What you need to do
Could you print every line from the first one of the records below through the line containing "are in millimetres.", with both included and nothing else?

Modeling code records
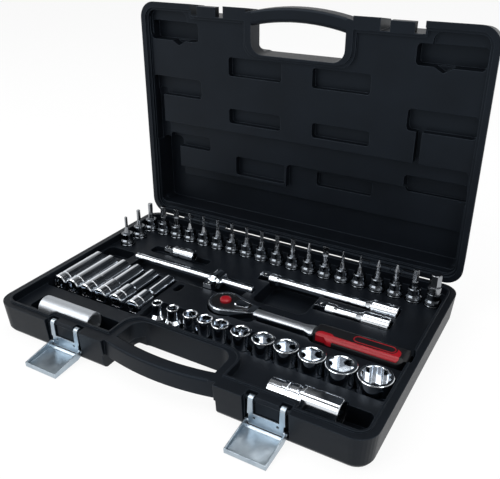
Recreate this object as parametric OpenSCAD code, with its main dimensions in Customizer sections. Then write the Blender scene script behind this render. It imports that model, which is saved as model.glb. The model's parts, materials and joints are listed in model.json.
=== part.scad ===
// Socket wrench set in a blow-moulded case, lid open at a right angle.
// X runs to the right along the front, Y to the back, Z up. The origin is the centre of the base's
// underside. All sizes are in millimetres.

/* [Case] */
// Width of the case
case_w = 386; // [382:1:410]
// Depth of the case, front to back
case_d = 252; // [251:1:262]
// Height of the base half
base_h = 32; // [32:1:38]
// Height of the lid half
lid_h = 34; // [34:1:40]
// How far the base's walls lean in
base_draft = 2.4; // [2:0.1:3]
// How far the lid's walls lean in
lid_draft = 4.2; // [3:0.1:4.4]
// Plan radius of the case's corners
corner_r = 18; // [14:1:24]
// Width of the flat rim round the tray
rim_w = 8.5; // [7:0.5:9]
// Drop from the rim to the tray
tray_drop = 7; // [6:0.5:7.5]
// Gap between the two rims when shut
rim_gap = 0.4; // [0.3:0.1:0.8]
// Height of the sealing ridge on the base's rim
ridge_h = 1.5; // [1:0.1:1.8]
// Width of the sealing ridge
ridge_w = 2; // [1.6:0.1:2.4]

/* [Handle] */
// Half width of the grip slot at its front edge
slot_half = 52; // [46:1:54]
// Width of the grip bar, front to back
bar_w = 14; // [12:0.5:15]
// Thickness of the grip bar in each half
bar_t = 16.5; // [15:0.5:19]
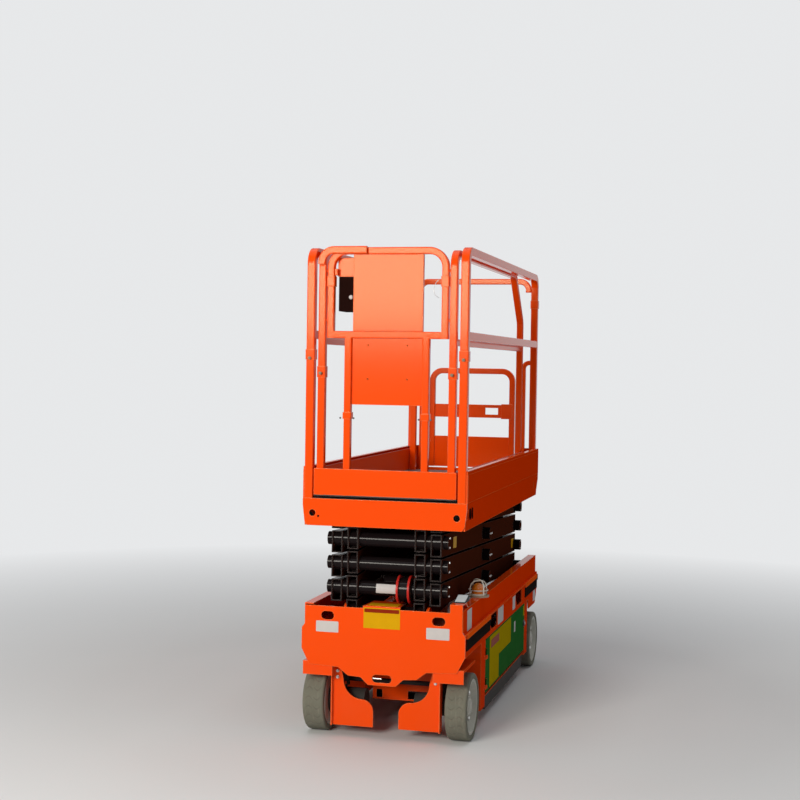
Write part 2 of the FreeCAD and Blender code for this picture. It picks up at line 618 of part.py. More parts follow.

Response for this exercise
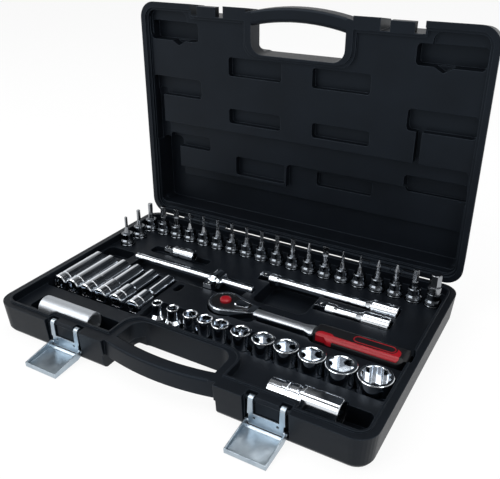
Recreate this object as parametric OpenSCAD code, with its main dimensions in Customizer sections. Then write the Blender scene script behind this render. It imports that model, which is saved as model.glb. The model's parts, materials and joints are listed in model.json.
=== part.scad ===
// Socket wrench set in a blow-moulded case, lid open at a right angle.
// X runs to the right along the front, Y to the back, Z up. The origin is the centre of the base's
// underside. All sizes are in millimetres.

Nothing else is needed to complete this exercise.